262 minatori morirono, per le ustioni, il fumo e i gas tossici. 136 erano italiani. Causa dell’incidente fu un malinteso sui tempi di avvio degli ascensori. Si disse che all’origine del disastro fu un’incomprensione tra i minatori, che dal fondo del pozzo caricavano sul montacarichi i vagoncini con il carbone, e i manovratori in superficie. Il montacarichi, avviato al momento sbagliato, urtò contro una trave d’acciaio, tranciando un cavo dell’alta tensione, una conduttura dell’olio e un tubo dell’aria compressa.

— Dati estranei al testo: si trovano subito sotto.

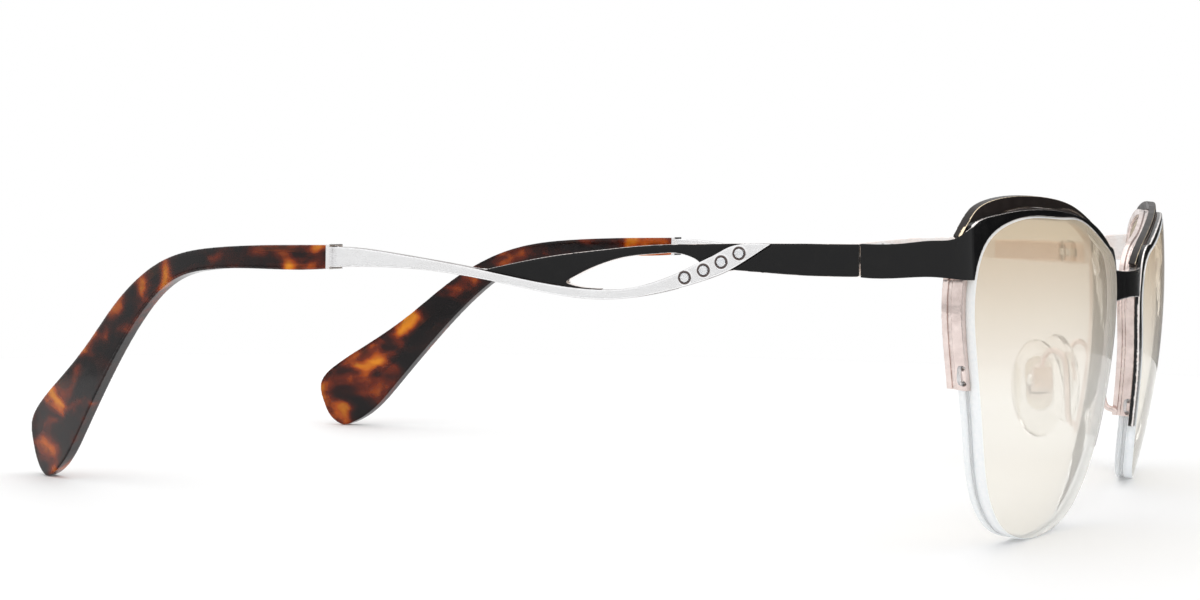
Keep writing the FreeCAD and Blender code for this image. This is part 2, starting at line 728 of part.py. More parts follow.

La storia ha scandito negli anni quei momenti. Erano le 8 e 10 quando le scintille causate dal corto circuito fecero incendiare 800 litri di olio in polvere e le strutture in legno del pozzo. L’incendio si estese alle gallerie superiori, mentre sotto, a 1.035 metri sottoterra, i minatori venivano soffocati dal fumo. Solo sette operai riuscirono a risalire. In totale si salvarono in 12.  4 le vittime calabresi: Antonio Danisi 34 anni, Pasquale Papa 31 anni, Pietro Pologruto e Vincenzo Sicari di anni 29.
Il processo sulla tragedia si apre nel 1959, Antonio Iannetta è il testimone chiave il quale per un malinteso, conseguenza delle poca padronanza della lingua francese, avrebbe provocato l’incendio. Per i giudici di Charleroi è un “errore involontario” e la sentenza di primo grado assolve tutti. Prima dell’incidente e precisamente nel 1946 il governo italiano firma un accordo con Bruxelles che prevedeva uno scambio: per ogni 1000 minatori mandati in Belgio 2500 tonnellate di carbone.
Ai tempi della tragedia, le condizioni di vita dei minatori emigrati erano pessime. Spesso chiamati  “musi neri” o “sporchi maccaroni” venivano dati loro alloggi miseri come baracche utilizzate prima come lager dai nazisti.Fortunatamente oggi la situazione è notevolmente cambiata. I 200 mila italiani, infatti, negli ultimi anni hanno trovato a Bruxelles una realtà riccca di tutele a loro favore, in particolar modo nel mondo del lavoro. Vantiamo un integrazione anche nel campo politico e culturale.